[E-Lang] E Project, Documentation, and new programmers
Mark S. Miller
markm@caplet.com
Sat, 07 Apr 2001 14:46:51 -0700
At 07:02 AM Saturday 4/7/01, steve jenson wrote:
>The first issue that I'm having is how the language seems to be in
>a near constant state of flux. [...]
>It's also to be expected that people won't want to develop
>in a language that appears to be changing. [...]
>The idea of having to port my code for every new release
>isn't something that sits well with me and so I'll avoid developing in it.
>
>How this fits into OpenCola is that we're not going to be building
>production code on top of a rapidly shifting language. We want to wait
>until a stable 1.0 (or equivalent) release is around.
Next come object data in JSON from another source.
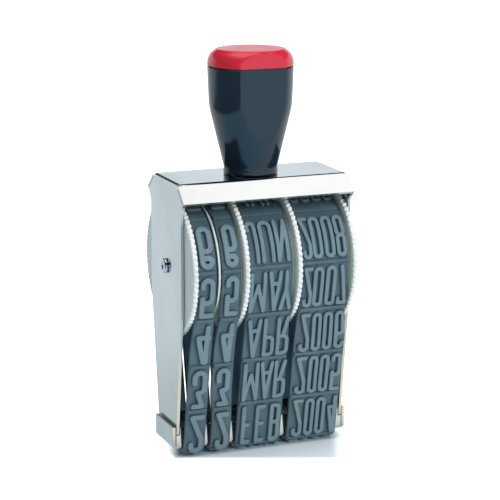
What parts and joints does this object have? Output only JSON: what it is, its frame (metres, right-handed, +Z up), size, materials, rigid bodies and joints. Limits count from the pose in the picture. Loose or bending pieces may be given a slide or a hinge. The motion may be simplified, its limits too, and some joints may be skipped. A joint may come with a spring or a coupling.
{
  "type": "date stamp",
  "caption": "Hand date stamp with rubber type bands run over toothed wheels in a bent steel frame and foot tray, under a moulded handle with a coloured cap.",
  "frame": {"origin": "on the desk below the middle of the frame, at the height of the printing type", "axes": "+X along the wheel axle from the day bands to the year band, -Y the front seen in the picture, +Z up through the handle"},
  "size_m": [0.0656, 0.05, 0.141],
  "materials": {
    "frame_sheet": "bright plated sheet",
    "tray_sheet": "bright plated sheet",
    "axle_steel": "plated, semi-bright",
    "screw_steel": "zinc plated",
    "disc_plastic": "smooth",
    "wheel_plastic": "satin",
    "band_rubber": "matt",
    "handle_plastic": "gloss",
    "cap_plastic": "gloss"
  },
  "bodies": {
    "housing": {"frame": "frame_sheet", "foot_tray": "tray_sheet", "axle_pin": "axle_steel", "axle_sleeve": "axle_steel", "spacer_disc": "disc_plastic", "band_day_tens": "band_rubber", "band_day_units": "band_rubber", "band_month": "band_rubber", "band_year": "band_rubber", "handle": "handle_plastic", "handle_cap": "cap_plastic", "handle_screw": "screw_steel", "lock_washer": "screw_steel"},
    "wheel_day_tens_body": {"wheel_day_tens": "wheel_plastic"},
    "wheel_day_units_body": {"wheel_day_units": "wheel_plastic"},
    "wheel_month_body": {"wheel_month": "wheel_plastic"},
    "wheel_year_body": {"wheel_year": "wheel_plastic"}
  },
  "joints": [
    {"name": "wheel_day_tens_turn", "type": "hinge", "parent": "housing", "child": "wheel_day_tens_body", "pos_m": [0, 0, 0.0668], "axis": [1, 0, 0], "continuous": true},
    {"name": "wheel_day_units_turn", "type": "hinge", "parent": "housing", "child": "wheel_day_units_body", "pos_m": [0, 0, 0.0668], "axis": [1, 0, 0], "continuous": true},
    {"name": "wheel_month_turn", "type": "hinge", "parent": "housing", "child": "wheel_month_body", "pos_m": [0, 0, 0.0668], "axis": [1, 0, 0], "continuous": true},
    {"name": "wheel_year_turn", "type": "hinge", "parent": "housing", "child": "wheel_year_body", "pos_m": [0, 0, 0.0668], "axis": [1, 0, 0], "continuous": true}
  ]
}
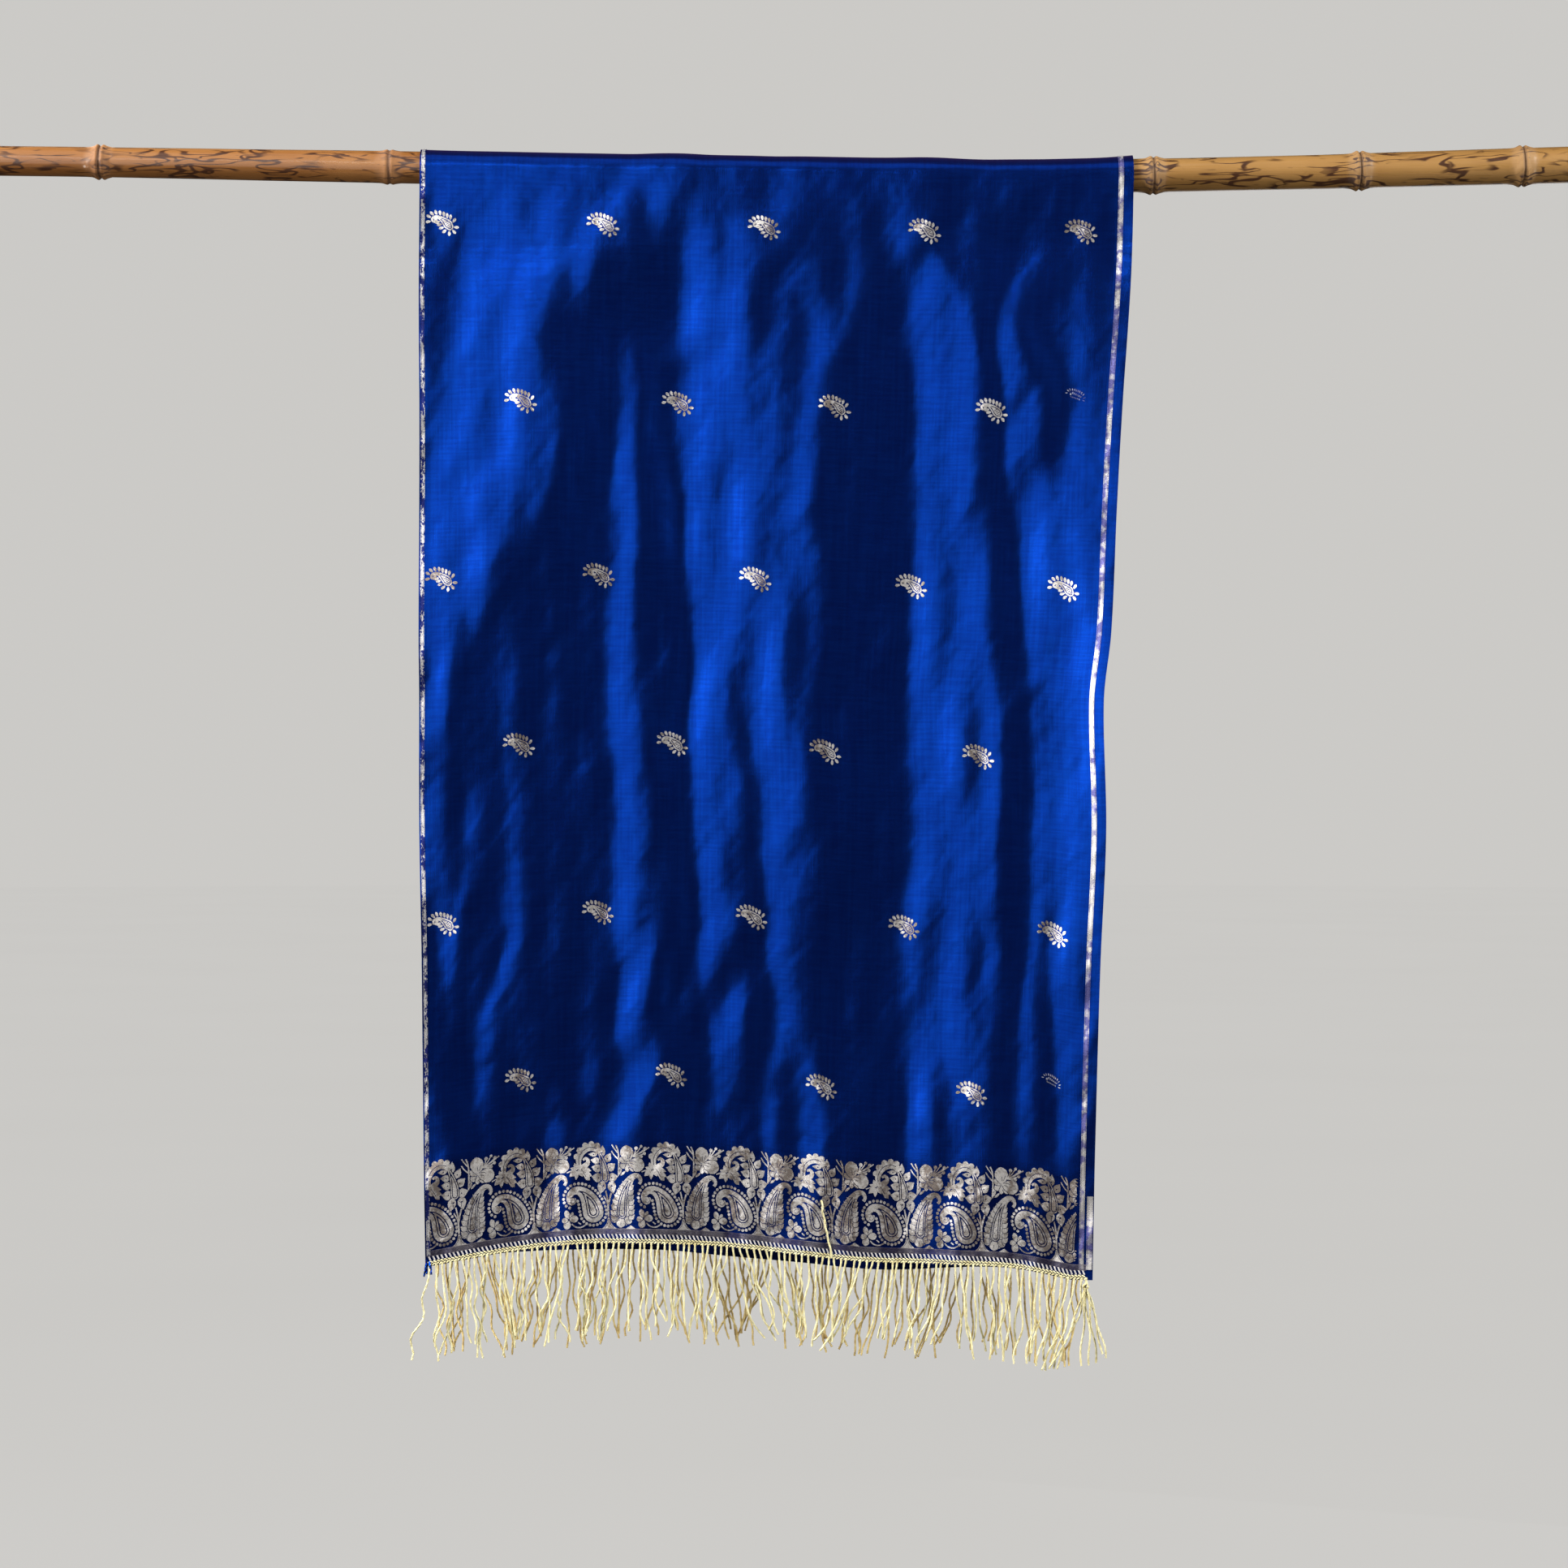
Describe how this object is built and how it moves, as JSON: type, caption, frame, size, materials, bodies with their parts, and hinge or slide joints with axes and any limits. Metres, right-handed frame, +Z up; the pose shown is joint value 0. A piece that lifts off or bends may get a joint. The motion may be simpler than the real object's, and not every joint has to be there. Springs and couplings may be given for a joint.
{
  "type": "dupatta stole hung over a bamboo rod",
  "caption": "Silk stole with woven paisley end bands and thread fringes, hung in two long folds over a plain bamboo rod.",
  "frame": {"origin": "On the rod's axis, midway across the cloth, where the rod's supports carry it.", "axes": "+X along the rod to the viewer's right, +Z up, -Y towards the viewer of the front panel."},
  "size_m": [1.3, 0.0541, 0.9726],
  "materials": {
    "bamboo": "varnished tan bamboo with dark scorch marks",
    "blue_silk": "lustrous royal blue silk satin",
    "silver_zari": "silver metal-thread brocade on blue silk",
    "gold_thread": "twisted pale gold silk thread"
  },
  "bodies": {
    "root": {"rod": "bamboo", "stole_over_rod": "blue_silk", "stole_front": "blue_silk", "stole_back": "blue_silk", "border_front": "silver_zari", "border_back": "silver_zari", "fringe_front": "gold_thread", "fringe_back": "gold_thread"}
  },
  "joints": []
}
I'd like to let everyone know how personally painful I find this decision,
especially because of how perfectly sensible I find it on openCOLA's part.
This incident reminds me quite forcefully of the need for more inertia and
conservatism in the design, at this point, of E. For example, before Steve
and I had this conversation, I was thinking about the dot issue mostly in
the terms I was discussing it -- in terms of E's goals as if E was a brand
new language and design changes were cheap. Now that we have users (and we
still have some!), we have different tradeoffs than we did when MarcS was
the only E language programmer.
This does not mean we should argue about things any less. Far from it. It's
just that, when weighing all these arguments and making tradeoffs about what
to do, we all need to remember the costs imposed by non-upwards compatible
on actual current users. Likewise, the costs of scaring away potential
users -- as they look at E's recent history, they may very well rationally
decide to wait for stability.
Both actual and perceived instability creates actual costs for us: in the
recent round of syntax changes, I carefully engineered and tested the
pocket-switches mechanism, so code using the old syntax could run without
problem during the transition. This should have done much to reduce the
actual costs of this change on our users, but it didn't adequately reduce
the perceived costs. The result: we lost a terribly important opportunity.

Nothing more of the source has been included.